Task goal
Reproduce exactly and only the lines running from the one with "Continue the three.js" through the one with "return self.points +", both end lines included.

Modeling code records
━━━━━━━━━━━━━━━━━━━━━━━━━━━━━━
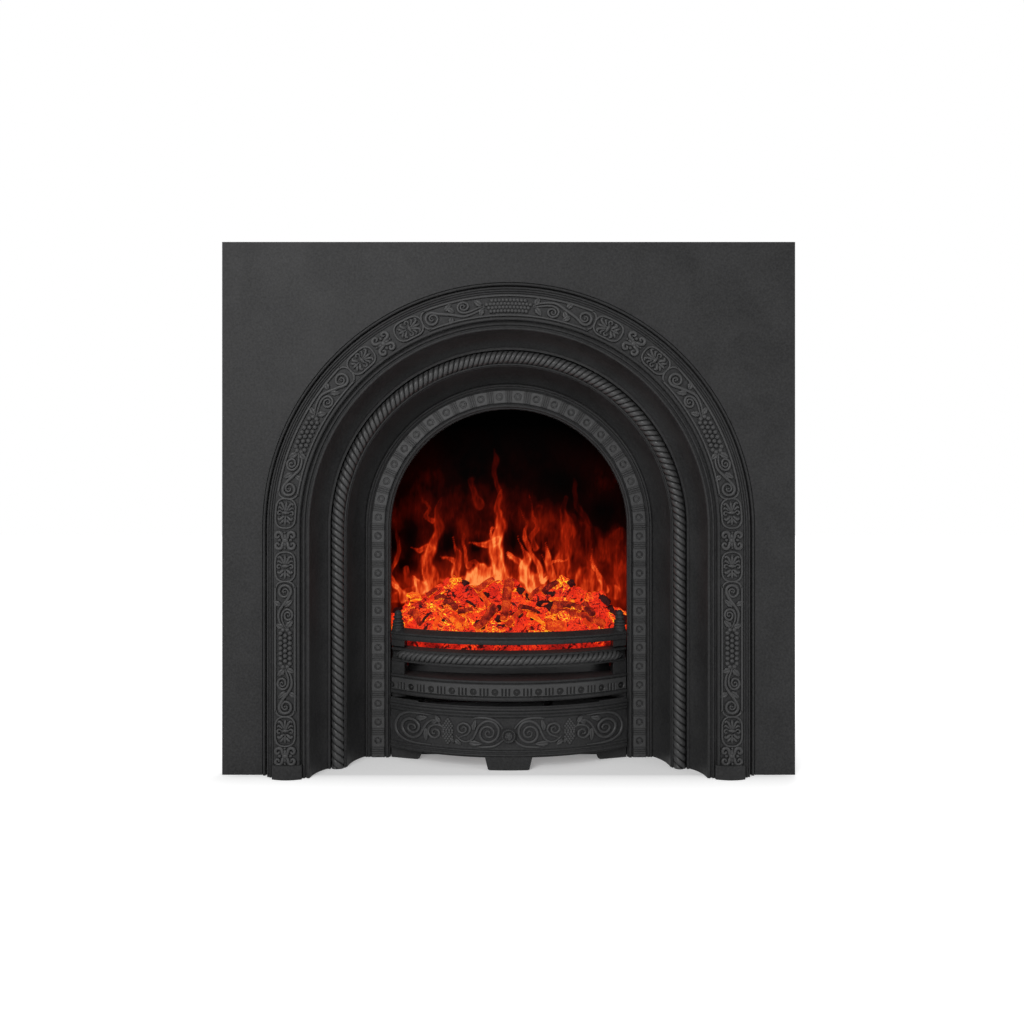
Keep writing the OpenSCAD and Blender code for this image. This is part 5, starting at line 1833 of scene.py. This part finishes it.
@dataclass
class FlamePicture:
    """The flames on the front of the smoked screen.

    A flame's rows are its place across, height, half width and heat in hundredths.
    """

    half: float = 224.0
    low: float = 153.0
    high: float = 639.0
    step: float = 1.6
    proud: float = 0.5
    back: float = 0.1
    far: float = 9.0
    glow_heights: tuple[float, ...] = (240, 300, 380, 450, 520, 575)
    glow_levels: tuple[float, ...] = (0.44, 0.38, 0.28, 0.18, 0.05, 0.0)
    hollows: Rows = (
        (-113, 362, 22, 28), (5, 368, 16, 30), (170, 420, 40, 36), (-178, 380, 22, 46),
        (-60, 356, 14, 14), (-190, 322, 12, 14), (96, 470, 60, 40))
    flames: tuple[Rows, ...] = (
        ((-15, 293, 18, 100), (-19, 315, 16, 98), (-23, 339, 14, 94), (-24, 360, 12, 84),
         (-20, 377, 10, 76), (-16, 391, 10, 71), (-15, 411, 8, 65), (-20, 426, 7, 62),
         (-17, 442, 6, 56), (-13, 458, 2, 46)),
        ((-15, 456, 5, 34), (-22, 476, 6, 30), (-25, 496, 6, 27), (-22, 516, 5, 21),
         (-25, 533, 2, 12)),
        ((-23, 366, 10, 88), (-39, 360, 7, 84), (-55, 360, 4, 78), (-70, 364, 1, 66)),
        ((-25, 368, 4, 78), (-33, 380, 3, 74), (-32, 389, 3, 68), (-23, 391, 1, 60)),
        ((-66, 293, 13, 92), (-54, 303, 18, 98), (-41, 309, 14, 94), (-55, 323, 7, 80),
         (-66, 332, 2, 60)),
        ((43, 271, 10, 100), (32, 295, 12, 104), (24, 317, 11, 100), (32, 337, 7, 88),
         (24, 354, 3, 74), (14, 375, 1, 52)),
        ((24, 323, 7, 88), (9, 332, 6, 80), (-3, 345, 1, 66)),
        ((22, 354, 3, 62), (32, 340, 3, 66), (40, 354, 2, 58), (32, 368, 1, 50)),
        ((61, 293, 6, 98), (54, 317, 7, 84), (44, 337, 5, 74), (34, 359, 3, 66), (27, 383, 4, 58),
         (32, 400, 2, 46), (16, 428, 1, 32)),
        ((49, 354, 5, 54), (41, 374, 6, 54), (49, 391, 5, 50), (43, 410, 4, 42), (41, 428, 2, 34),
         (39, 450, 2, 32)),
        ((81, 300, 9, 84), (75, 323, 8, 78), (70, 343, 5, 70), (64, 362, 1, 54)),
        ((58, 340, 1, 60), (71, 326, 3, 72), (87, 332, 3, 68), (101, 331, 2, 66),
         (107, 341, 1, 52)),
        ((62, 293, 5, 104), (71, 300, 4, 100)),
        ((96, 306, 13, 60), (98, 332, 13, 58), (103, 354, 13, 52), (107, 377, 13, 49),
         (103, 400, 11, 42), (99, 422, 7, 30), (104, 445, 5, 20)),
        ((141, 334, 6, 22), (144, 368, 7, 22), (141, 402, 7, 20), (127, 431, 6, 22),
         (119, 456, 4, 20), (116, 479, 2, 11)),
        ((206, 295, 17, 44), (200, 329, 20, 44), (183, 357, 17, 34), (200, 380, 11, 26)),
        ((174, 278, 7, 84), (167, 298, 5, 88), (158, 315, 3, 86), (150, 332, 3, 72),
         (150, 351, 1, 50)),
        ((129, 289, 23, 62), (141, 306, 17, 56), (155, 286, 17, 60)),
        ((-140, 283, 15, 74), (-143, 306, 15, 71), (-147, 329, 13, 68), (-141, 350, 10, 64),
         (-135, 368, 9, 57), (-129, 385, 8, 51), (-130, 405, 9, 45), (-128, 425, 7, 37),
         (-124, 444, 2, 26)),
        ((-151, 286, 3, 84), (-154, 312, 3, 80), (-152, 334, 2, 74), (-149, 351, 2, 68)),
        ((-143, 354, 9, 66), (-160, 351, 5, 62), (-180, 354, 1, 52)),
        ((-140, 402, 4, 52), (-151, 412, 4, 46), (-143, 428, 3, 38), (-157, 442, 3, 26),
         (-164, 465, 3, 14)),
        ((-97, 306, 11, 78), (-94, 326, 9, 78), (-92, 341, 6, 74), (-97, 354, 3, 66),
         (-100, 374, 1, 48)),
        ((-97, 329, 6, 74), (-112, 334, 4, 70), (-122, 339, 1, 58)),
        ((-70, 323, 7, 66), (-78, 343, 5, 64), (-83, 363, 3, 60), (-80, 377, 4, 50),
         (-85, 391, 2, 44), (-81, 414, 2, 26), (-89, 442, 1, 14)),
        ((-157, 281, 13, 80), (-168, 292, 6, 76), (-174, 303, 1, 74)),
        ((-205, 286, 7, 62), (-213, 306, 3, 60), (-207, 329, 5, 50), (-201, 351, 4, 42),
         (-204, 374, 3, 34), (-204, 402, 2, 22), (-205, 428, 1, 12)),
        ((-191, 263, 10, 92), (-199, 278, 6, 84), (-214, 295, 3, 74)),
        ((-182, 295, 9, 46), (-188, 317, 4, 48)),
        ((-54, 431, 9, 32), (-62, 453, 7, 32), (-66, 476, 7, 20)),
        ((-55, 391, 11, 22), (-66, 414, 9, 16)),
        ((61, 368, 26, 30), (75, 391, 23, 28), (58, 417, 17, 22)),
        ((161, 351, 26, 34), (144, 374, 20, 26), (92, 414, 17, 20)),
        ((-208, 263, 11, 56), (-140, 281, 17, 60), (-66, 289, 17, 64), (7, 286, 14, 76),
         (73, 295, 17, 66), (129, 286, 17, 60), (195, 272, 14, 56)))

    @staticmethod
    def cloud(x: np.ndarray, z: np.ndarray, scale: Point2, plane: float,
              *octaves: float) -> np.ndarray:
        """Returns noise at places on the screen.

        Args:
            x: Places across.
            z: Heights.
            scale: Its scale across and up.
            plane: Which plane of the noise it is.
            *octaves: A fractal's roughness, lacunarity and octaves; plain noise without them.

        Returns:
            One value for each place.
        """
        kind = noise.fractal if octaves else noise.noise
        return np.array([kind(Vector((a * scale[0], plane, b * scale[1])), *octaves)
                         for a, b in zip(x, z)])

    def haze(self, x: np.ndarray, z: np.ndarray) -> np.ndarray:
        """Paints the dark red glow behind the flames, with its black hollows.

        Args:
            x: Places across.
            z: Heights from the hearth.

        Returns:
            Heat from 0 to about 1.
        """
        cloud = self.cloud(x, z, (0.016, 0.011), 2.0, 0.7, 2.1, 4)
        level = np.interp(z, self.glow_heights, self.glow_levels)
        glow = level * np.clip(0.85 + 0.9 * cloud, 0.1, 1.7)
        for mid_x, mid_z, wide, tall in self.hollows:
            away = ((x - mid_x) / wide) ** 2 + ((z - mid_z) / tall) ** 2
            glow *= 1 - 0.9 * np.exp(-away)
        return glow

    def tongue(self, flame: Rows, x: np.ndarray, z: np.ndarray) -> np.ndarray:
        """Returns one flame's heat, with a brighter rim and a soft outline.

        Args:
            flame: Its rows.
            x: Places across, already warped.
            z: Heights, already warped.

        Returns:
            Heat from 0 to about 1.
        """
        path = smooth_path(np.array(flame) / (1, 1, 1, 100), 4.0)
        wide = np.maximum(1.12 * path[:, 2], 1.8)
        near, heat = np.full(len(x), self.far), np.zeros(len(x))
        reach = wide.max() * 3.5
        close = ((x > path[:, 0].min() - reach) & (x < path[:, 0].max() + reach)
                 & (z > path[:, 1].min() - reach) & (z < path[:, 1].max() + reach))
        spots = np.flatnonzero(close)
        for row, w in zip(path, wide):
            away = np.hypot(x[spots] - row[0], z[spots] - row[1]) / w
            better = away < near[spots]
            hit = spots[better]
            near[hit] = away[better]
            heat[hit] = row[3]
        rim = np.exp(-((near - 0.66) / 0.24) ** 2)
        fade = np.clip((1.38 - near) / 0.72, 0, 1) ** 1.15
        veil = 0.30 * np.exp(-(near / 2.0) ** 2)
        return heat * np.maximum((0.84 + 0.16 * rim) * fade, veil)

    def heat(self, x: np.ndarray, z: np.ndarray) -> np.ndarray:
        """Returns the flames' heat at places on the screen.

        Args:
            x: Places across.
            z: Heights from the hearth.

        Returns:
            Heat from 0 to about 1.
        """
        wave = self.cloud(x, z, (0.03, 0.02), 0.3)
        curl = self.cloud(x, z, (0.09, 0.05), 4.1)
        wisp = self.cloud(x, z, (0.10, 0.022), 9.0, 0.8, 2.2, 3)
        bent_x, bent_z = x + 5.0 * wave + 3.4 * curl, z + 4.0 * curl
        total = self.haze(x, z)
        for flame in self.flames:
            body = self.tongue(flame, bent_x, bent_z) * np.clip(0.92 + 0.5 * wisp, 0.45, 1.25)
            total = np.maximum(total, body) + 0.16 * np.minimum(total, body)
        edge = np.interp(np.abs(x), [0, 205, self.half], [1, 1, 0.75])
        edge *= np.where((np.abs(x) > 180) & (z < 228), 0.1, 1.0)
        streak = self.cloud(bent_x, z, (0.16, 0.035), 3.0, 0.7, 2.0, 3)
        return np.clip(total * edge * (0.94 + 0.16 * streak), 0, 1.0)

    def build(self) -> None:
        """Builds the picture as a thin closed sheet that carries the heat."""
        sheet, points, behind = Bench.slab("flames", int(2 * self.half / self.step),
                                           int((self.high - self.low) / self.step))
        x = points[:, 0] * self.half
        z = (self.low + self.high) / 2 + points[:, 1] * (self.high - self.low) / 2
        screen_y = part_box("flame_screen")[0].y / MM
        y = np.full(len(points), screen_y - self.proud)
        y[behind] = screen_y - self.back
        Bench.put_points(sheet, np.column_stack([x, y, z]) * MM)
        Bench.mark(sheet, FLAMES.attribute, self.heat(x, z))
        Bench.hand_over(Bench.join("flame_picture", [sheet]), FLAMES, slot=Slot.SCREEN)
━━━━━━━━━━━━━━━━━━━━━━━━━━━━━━
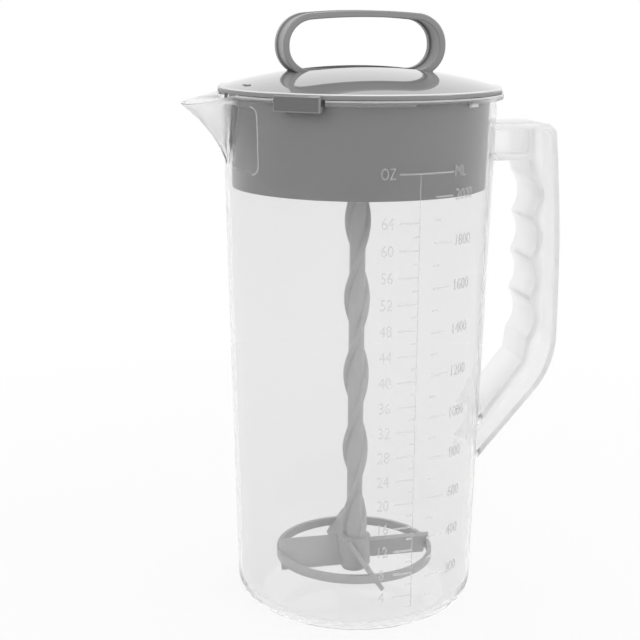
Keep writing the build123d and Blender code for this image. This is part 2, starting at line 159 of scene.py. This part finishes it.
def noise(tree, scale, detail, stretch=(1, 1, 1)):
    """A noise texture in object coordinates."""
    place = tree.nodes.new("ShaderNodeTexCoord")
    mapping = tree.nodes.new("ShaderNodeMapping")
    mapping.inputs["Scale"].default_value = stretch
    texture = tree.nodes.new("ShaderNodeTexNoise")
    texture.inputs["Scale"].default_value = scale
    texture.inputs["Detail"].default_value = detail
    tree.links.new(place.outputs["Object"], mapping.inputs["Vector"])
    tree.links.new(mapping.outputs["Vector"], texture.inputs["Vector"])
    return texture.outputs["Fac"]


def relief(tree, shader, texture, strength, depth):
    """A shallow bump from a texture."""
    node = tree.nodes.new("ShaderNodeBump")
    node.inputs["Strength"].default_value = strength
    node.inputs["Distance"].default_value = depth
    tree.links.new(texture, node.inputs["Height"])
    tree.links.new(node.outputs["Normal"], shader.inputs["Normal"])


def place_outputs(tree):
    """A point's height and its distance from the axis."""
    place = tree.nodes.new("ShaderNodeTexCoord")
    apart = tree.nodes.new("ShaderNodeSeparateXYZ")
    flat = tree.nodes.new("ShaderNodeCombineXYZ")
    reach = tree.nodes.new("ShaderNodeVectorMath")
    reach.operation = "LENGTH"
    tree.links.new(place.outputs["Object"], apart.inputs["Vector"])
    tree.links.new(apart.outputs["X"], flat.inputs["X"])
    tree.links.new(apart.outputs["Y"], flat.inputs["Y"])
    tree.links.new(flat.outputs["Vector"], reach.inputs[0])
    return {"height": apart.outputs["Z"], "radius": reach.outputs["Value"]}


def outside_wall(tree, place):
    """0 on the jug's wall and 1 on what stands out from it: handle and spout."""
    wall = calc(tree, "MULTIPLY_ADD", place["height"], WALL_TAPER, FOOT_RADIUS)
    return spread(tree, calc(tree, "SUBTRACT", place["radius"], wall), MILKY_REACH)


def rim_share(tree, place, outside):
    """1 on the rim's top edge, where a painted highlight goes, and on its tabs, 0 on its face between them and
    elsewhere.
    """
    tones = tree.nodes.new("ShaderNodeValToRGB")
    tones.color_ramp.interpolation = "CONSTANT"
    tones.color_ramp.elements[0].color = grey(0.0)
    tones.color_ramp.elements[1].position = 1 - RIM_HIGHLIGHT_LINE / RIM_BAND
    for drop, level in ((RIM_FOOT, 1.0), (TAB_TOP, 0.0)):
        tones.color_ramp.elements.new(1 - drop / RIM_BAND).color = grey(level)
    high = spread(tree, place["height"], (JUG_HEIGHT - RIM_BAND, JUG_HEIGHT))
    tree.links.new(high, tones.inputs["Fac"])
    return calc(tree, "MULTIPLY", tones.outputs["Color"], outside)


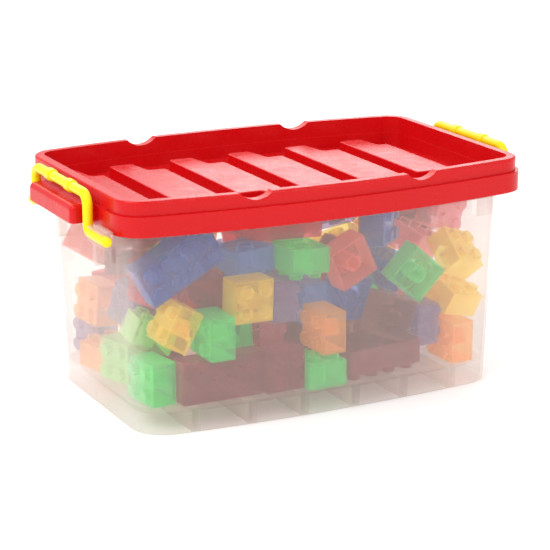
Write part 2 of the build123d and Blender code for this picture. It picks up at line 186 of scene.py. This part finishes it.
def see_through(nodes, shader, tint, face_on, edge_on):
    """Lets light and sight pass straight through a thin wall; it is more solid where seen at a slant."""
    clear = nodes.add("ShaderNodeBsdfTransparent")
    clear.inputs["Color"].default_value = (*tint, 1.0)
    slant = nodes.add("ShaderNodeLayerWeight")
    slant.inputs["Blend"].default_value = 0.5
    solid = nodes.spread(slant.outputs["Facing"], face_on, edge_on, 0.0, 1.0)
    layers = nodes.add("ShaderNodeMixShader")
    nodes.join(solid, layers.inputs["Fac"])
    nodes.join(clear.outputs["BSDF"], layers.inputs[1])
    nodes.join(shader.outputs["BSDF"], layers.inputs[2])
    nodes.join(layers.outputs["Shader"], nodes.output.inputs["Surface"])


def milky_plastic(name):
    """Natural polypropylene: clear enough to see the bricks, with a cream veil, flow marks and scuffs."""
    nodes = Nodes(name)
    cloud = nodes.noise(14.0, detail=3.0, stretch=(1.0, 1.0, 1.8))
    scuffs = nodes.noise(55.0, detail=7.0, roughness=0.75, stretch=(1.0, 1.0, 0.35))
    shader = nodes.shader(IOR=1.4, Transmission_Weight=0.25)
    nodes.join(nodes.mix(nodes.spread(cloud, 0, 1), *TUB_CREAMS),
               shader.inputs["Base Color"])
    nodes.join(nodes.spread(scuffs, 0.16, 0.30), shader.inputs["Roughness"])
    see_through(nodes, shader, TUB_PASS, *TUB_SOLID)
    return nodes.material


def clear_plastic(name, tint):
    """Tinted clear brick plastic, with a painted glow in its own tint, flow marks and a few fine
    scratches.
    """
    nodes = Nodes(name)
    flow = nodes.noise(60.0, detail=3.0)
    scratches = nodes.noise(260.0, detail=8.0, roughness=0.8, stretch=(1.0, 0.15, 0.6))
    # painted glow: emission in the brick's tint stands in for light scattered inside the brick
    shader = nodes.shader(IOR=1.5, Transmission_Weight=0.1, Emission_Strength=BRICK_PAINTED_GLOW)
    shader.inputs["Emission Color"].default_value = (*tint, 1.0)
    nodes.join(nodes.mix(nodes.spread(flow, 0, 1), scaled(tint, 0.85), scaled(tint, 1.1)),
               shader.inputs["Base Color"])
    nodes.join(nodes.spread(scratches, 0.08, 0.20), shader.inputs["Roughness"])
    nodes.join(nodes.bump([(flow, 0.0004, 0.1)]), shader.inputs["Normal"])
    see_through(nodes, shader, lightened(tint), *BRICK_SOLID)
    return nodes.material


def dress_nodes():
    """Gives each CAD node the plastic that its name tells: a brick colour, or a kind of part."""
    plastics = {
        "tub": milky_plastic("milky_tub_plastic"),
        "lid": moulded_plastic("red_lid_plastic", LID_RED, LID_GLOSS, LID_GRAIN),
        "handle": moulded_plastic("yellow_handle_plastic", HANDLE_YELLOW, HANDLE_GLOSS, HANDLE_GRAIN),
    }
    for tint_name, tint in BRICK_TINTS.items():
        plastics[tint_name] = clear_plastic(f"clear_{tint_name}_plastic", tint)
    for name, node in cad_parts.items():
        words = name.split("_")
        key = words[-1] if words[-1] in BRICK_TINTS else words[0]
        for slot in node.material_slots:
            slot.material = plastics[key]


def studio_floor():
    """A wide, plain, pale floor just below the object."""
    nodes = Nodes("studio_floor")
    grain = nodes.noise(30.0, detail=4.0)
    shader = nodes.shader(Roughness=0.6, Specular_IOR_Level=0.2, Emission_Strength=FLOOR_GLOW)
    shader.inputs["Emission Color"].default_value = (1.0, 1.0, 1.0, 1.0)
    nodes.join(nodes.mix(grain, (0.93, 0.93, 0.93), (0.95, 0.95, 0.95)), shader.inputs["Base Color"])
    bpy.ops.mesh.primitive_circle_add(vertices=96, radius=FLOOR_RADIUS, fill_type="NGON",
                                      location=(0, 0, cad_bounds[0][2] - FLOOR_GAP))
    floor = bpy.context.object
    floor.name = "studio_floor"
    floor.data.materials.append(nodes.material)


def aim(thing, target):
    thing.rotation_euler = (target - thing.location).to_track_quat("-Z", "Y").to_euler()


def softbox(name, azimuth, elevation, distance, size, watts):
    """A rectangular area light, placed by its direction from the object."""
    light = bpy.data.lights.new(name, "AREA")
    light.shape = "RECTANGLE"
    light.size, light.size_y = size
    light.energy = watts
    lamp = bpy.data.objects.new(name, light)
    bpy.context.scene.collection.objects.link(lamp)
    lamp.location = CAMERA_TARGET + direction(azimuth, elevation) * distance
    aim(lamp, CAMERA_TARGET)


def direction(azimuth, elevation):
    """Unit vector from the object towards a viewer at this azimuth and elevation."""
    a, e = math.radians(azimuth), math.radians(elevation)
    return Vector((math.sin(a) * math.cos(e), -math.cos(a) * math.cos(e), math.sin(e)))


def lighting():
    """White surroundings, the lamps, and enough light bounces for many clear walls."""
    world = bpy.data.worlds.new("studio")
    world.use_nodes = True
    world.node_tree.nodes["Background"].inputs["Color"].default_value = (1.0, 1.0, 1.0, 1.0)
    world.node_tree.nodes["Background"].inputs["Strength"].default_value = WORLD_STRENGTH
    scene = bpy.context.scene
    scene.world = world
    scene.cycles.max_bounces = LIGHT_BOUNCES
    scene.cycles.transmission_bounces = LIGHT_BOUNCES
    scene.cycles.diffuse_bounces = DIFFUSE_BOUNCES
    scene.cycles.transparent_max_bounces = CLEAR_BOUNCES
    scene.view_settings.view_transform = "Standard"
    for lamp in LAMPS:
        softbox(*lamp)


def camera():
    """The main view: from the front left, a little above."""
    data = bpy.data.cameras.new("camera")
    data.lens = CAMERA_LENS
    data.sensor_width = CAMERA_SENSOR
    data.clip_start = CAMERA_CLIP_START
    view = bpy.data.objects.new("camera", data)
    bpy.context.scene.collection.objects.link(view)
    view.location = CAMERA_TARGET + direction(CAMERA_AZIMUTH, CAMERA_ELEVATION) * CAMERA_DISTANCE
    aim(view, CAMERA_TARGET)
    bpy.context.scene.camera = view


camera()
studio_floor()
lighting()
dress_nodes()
━━━━━━━━━━━━━━━━━━━━━━━━━━━━━━
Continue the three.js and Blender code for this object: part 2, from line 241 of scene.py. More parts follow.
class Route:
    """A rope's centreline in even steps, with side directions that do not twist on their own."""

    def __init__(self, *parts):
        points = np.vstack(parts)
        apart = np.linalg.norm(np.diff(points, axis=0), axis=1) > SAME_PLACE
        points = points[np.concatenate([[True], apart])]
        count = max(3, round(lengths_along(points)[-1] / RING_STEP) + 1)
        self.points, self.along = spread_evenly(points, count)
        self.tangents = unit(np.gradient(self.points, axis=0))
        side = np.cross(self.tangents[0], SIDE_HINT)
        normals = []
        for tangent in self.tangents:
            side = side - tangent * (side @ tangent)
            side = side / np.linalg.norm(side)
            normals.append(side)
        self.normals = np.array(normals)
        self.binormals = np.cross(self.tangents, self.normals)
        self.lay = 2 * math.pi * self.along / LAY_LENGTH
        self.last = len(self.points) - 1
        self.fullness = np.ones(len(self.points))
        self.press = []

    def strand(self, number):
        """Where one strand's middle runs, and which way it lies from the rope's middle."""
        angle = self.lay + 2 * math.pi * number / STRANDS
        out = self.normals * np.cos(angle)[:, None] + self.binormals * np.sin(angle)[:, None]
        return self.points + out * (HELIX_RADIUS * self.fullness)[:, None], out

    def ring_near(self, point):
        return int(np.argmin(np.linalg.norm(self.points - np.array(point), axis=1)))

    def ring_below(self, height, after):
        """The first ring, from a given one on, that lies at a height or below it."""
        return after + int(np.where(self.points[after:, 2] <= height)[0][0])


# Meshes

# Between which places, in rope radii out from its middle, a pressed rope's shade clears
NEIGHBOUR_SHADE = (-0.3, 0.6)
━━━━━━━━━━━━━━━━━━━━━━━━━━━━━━
Answer to this exercise
Continue the three.js and Blender code for this object: part 2, from line 241 of scene.py. More parts follow.
class Route:
    """A rope's centreline in even steps, with side directions that do not twist on their own."""

    def __init__(self, *parts):
        points = np.vstack(parts)
        apart = np.linalg.norm(np.diff(points, axis=0), axis=1) > SAME_PLACE
        points = points[np.concatenate([[True], apart])]
        count = max(3, round(lengths_along(points)[-1] / RING_STEP) + 1)
        self.points, self.along = spread_evenly(points, count)
        self.tangents = unit(np.gradient(self.points, axis=0))
        side = np.cross(self.tangents[0], SIDE_HINT)
        normals = []
        for tangent in self.tangents:
            side = side - tangent * (side @ tangent)
            side = side / np.linalg.norm(side)
            normals.append(side)
        self.normals = np.array(normals)
        self.binormals = np.cross(self.tangents, self.normals)
        self.lay = 2 * math.pi * self.along / LAY_LENGTH
        self.last = len(self.points) - 1
        self.fullness = np.ones(len(self.points))
        self.press = []

    def strand(self, number):
        """Where one strand's middle runs, and which way it lies from the rope's middle."""
        angle = self.lay + 2 * math.pi * number / STRANDS
        out = self.normals * np.cos(angle)[:, None] + self.binormals * np.sin(angle)[:, None]
        return self.points + out * (HELIX_RADIUS * self.fullness)[:, None], out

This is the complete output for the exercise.